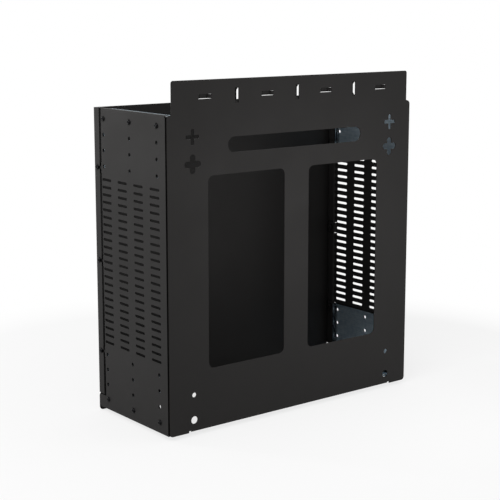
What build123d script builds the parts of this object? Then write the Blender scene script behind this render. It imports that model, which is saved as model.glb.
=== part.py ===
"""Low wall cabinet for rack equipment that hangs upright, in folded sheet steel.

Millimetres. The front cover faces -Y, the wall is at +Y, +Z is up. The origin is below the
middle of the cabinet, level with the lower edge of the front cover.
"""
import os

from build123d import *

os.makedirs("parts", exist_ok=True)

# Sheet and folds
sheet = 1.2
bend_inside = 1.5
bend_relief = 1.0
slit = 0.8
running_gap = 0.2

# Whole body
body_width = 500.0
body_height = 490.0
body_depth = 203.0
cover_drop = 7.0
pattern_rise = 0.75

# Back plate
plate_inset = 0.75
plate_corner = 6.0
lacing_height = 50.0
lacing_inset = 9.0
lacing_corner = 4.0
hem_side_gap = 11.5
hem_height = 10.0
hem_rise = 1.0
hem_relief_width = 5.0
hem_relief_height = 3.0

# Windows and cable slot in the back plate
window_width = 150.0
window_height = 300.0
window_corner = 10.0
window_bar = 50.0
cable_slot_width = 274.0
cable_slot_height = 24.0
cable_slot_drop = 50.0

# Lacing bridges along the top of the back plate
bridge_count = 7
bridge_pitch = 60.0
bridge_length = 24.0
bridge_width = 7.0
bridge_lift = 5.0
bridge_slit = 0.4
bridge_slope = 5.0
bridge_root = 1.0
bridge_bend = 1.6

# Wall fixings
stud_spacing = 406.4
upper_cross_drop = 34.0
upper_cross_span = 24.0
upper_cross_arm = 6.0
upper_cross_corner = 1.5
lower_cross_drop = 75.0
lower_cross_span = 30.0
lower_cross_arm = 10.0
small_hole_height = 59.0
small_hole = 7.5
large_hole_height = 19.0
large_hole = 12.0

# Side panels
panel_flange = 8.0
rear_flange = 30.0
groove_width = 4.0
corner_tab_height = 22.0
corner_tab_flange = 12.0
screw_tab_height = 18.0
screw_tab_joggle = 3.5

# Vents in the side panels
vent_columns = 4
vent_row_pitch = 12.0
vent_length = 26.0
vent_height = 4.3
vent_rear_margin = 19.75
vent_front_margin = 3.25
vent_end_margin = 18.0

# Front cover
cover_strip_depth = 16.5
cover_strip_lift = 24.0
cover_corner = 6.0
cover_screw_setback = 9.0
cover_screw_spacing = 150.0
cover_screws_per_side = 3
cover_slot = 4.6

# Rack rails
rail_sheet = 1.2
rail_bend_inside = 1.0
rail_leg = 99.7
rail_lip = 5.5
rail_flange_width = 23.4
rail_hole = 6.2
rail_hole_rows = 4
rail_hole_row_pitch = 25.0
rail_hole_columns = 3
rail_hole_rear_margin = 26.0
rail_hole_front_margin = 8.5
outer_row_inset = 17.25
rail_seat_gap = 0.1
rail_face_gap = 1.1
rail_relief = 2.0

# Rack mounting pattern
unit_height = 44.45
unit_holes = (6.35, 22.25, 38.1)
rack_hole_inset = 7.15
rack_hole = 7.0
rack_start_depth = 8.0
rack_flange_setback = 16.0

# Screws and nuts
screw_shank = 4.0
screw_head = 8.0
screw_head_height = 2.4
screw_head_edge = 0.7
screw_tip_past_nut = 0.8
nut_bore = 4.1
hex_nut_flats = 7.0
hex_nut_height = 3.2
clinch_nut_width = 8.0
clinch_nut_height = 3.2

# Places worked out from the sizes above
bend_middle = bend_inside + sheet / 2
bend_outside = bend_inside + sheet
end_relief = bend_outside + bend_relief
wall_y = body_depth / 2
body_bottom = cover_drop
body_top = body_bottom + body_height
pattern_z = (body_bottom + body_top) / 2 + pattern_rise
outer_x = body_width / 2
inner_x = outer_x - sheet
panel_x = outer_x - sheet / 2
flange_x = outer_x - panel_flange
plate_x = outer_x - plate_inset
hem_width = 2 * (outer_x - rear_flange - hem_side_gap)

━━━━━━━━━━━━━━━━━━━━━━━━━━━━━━

# What you need to do:
Beginning at the top of the data, please return every line until and including the line containing "folded sheet steel.", copied exactly, and nothing past it.

# Complete answer:
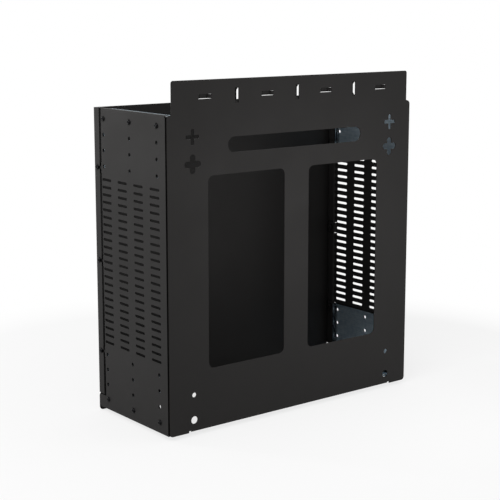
What build123d script builds the parts of this object? Then write the Blender scene script behind this render. It imports that model, which is saved as model.glb.
=== part.py ===
"""Low wall cabinet for rack equipment that hangs upright, in folded sheet steel.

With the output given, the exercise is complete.